Решительною новостью со времени «Повести временных лет» явилось использование в своде народных эпических преданий о богатырях Владимирова цикла и о гибели богатырей на Калке. В летописи рассказывалось о богатырском подвиге Демиана Куденевича, о Рагдае Удалом, который один выходил на триста воинов, об Александре Поповиче и слуге его Торопе. Упоминались и многие другие богатыри, как, например, Добрыня Рязанич Златой Пояс, Андриан Добрянкович Храбрый, Ян Усмошвец, одержавший победу над половцами вместе с Александром Поповичем, и др.133 Москва явно стремилась придать летописанию общенародный характер.

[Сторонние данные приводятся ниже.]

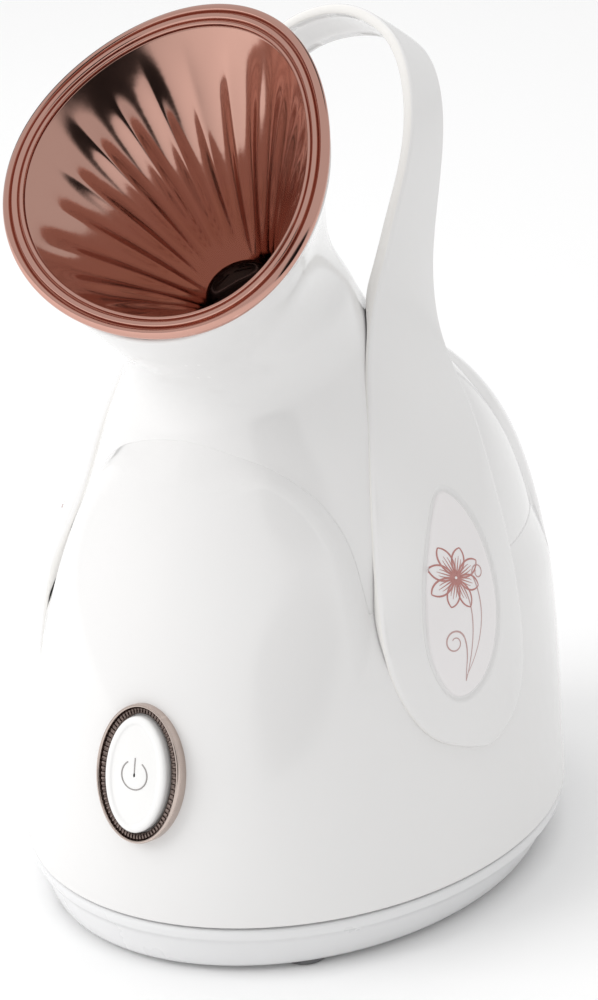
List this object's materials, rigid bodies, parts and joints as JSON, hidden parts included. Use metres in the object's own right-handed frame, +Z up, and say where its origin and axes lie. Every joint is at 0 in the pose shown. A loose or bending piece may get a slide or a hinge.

Соединение в единую летопись разрозненных летописей множества разобщенных областей свидетельствует о вполне созревшей уже мысли о единстве Руси. Мысль эта сочеталась пока с бережным использованием местной литературы, местных, иногда демократических тенденций и не диктовала еще, как позднее, сурового сокращения и цензурования местных памятников. Наоборот, московская летопись в эти годы явно начинала занимать все более и более демократическую позицию, выдвигая роль горожан в защите Руси от кочевников. Иную трактовку получила, например, в новом своде повесть о Тохтамыше.134 В предшествующем летописном своде главная роль в защите Москвы от войск Тохтамыша принадлежит внуку Ольгерда Остею,135 заменившему ушедшего в Кострому великого князя Дмитрия Ивановича. Гибель этого литовца сломила, якобы, сопротивление Москвы. В новой редакции этой повести о Тохтамыше в своде Фотия с особенным вниманием рассказывается о московских купцах-гостях — «сурожанах» суконниках и др. Они названы поборниками земли Русской; против них, главным образом, направлена ненависть татар. Литовский князь Остей не выступает уже защитником Москвы от Тохтамыша, как в своде Киприана: сами горожане оберегают город. В повествование введен новый рассказ о подвиге суконника Адама, который, заметив с Фроловских (Спасских) ворот кремля важного татарского князя, попал ему из самострела прямо «в сердце его гневливое». Взять Москву Тохтамышу удалось лишь при помощи измены в русском стане и ложными, вероломными обещаниями.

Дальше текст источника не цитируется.